Tally the lines holding the string "frame" and reply with that number alone.
★ ★ ★ ★ ★ ★ ★
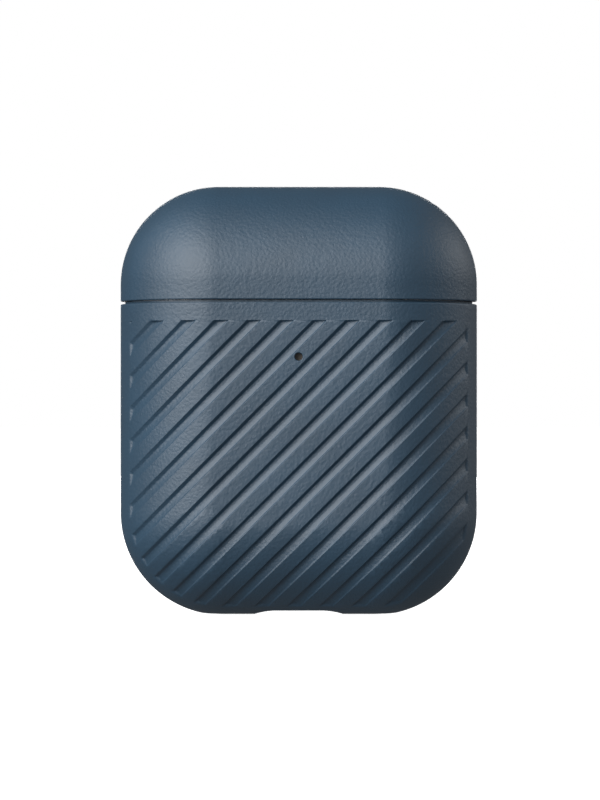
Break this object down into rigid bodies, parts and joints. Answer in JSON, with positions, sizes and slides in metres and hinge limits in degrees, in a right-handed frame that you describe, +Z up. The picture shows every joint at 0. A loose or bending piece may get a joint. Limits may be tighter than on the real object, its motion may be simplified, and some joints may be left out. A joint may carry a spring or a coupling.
{
  "type": "wireless earbuds charging case",
  "caption": "Pebble-shaped earbuds charging case with a rear-hinged lid, in a two-piece moulded sleeve with slanting grip grooves.",
  "frame": {"origin": "centre of the sleeve's flat foot, on the surface that the case stands on", "axes": "+Z up, -Y towards the front with the status light, +X to the right as seen from the front"},
  "size_m": [0.0468, 0.024, 0.0561],
  "materials": {
    "blue_silicone": "matte moulded silicone with a fine leather grain",
    "adhesive_foam": "thin black foam tape",
    "white_shell": "gloss injection-moulded polycarbonate",
    "white_liner": "satin moulded polycarbonate",
    "hinge_steel": "satin stainless steel",
    "spring_steel": "bright spring steel",
    "screw_steel": "blackened steel",
    "battery_pouch": "foil-wrapped cell",
    "circuit_board": "green solder mask",
    "chip_epoxy": "black epoxy",
    "port_steel": "drawn steel shell",
    "gold_plate": "gold-plated brass",
    "copper_coil": "varnished copper wire",
    "ferrite": "sintered ferrite sheet",
    "lens_resin": "frosted diffusing resin",
    "led_package": "white package on its small board",
    "polyimide": "amber polyimide film",
    "magnet_nickel": "nickel-plated magnet"
  },
  "bodies": {
    "sleeve_body": {"sleeve_body": "blue_silicone"},
    "base": {"base_shell": "white_shell", "cradle": "white_liner", "hinge_base_leaf": "hinge_steel", "hinge_pin": "hinge_steel", "hinge_springs": "spring_steel", "hinge_base_screws": "screw_steel", "battery_cell": "battery_pouch", "battery_foam": "adhesive_foam", "charge_board": "circuit_board", "board_chips": "chip_epoxy", "board_screws": "screw_steel", "charge_port_shell": "port_steel", "charge_port_tongue": "chip_epoxy", "charge_port_pads": "gold_plate", "charging_coil": "copper_coil", "ferrite_sheet": "ferrite", "button_dome": "spring_steel", "button_board": "circuit_board", "status_lens": "lens_resin", "status_led": "led_package", "flex_cables": "polyimide", "lid_sensor": "chip_epoxy", "base_latch_magnet": "magnet_nickel", "well_magnets": "magnet_nickel", "contact_blocks": "chip_epoxy"},
    "lid": {"lid_shell": "white_shell", "lid_liner": "white_liner", "hinge_lid_leaf": "hinge_steel", "hinge_lid_screws": "screw_steel", "lid_latch_magnet": "magnet_nickel"},
    "sleeve_lid": {"sleeve_lid": "blue_silicone", "lid_grip_strips": "adhesive_foam"},
    "button": {"setup_button": "white_shell"},
    "left_contacts": {"left_contact_pins": "gold_plate"},
    "right_contacts": {"right_contact_pins": "gold_plate"}
  },
  "joints": [
    {"name": "case_lift", "type": "slide", "parent": "sleeve_body", "child": "base", "axis": [0, 0, 1], "range_m": [0, 0.04]},
    {"name": "lid_hinge", "type": "hinge", "parent": "base", "child": "lid", "pos_m": [0, 0.01025, 0.0408], "axis": [-1, 0, 0], "range_deg": [0, 100]},
    {"name": "cover_lift", "type": "slide", "parent": "lid", "child": "sleeve_lid", "axis": [0, 0, 1], "range_m": [0, 0.015]},
    {"name": "button_press", "type": "slide", "parent": "base", "child": "button", "axis": [0, -1, 0], "range_m": [0, 0.0004], "stiffness_N_per_m": 3000},
    {"name": "left_contact_press", "type": "slide", "parent": "base", "child": "left_contacts", "axis": [0, 0, -1], "range_m": [0, 0.00045], "stiffness_N_per_m": 500},
    {"name": "right_contact_press", "type": "slide", "parent": "base", "child": "right_contacts", "axis": [0, 0, -1], "range_m": [0, 0.00045], "stiffness_N_per_m": 500}
  ]
}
★ ★ ★ ★ ★ ★ ★
- Task response:
2